**Exercise requirements**
From the listing below, pull out all lines with "type" in them.

**Information shown**
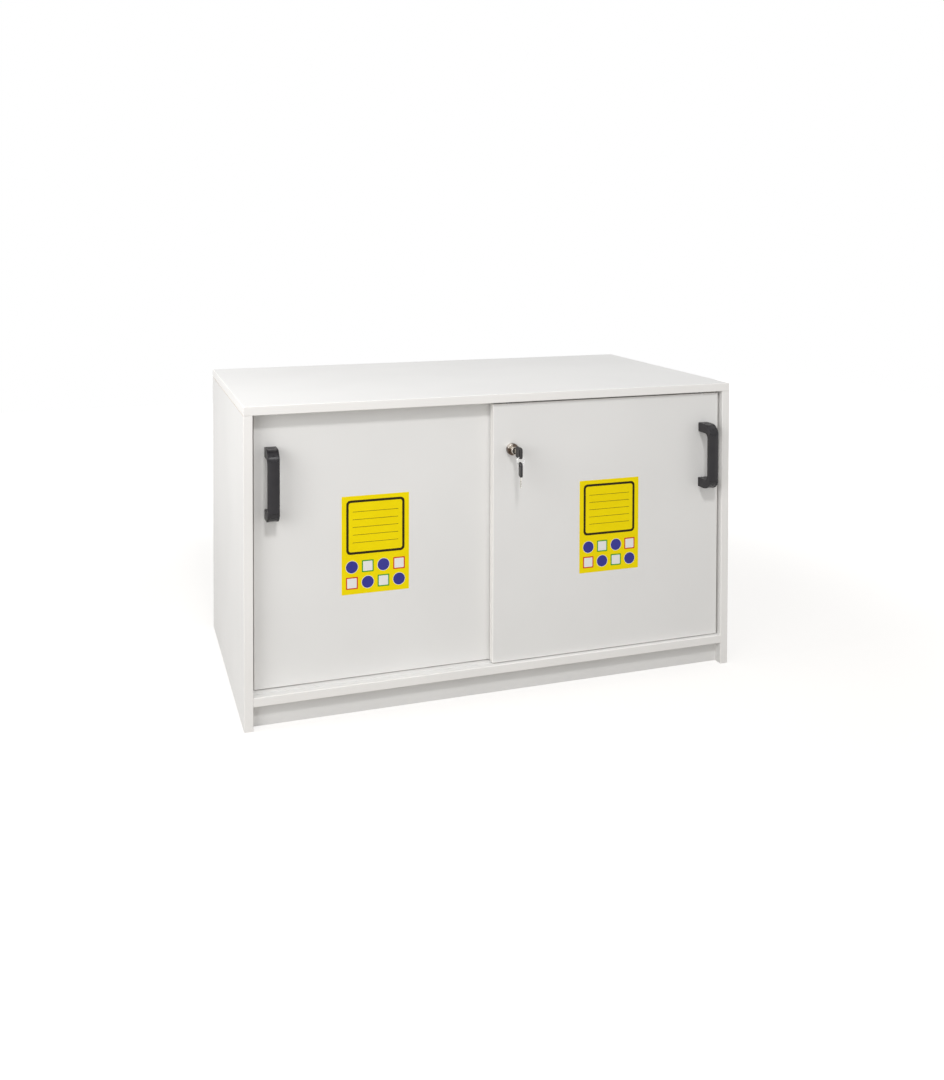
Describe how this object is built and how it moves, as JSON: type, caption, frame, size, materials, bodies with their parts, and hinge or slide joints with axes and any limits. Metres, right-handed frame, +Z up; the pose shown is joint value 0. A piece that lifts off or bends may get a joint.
* * *
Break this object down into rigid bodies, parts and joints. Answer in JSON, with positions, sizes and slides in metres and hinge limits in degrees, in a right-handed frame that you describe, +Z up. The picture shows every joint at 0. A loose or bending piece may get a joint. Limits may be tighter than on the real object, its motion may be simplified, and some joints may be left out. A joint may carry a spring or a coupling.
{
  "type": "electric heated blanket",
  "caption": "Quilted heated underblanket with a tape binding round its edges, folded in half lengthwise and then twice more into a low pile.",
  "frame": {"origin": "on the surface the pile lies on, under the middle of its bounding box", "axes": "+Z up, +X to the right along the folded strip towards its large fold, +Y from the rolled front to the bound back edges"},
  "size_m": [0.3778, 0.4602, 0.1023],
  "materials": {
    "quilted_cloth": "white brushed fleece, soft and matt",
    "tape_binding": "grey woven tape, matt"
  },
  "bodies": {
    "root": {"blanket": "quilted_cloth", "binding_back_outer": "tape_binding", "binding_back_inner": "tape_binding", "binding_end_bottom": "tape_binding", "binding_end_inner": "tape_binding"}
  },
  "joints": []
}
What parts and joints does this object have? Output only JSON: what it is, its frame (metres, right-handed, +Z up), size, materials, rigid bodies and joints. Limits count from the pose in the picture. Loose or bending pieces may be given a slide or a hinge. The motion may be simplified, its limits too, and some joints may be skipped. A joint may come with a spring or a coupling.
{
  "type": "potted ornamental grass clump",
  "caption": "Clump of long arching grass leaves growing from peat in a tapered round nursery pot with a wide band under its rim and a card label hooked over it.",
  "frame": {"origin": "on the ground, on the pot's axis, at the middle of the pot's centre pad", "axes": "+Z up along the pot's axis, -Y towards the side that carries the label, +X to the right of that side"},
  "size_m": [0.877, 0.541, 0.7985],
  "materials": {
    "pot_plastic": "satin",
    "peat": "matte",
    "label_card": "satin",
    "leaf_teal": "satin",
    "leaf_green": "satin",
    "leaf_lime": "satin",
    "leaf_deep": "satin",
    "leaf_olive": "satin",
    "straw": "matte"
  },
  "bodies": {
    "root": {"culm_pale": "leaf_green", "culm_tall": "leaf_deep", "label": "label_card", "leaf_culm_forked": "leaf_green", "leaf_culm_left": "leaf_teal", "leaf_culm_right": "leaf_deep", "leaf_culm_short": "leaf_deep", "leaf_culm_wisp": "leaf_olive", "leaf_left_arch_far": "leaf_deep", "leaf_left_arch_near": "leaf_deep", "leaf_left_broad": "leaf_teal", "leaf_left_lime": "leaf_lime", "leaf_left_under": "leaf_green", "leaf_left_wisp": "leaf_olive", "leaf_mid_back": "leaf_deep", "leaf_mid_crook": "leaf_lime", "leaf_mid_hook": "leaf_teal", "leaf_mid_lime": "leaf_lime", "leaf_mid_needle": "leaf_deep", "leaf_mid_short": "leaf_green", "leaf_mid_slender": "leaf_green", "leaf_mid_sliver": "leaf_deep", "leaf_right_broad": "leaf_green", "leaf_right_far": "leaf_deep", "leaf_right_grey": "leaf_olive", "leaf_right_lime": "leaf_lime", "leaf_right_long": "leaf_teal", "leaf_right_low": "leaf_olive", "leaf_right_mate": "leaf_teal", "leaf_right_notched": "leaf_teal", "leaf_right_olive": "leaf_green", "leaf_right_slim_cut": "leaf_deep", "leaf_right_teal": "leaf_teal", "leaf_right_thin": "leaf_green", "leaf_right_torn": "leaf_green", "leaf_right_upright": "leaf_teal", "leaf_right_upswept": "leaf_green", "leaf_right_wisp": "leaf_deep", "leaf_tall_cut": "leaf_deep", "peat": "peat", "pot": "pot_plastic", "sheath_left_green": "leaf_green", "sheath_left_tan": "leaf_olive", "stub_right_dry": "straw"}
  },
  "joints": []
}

**Written solution**
Describe how this object is built and how it moves, as JSON: type, caption, frame, size, materials, bodies with their parts, and hinge or slide joints with axes and any limits. Metres, right-handed frame, +Z up; the pose shown is joint value 0. A piece that lifts off or bends may get a joint.
  "type": "electric heated blanket",
  "type": "potted ornamental grass clump",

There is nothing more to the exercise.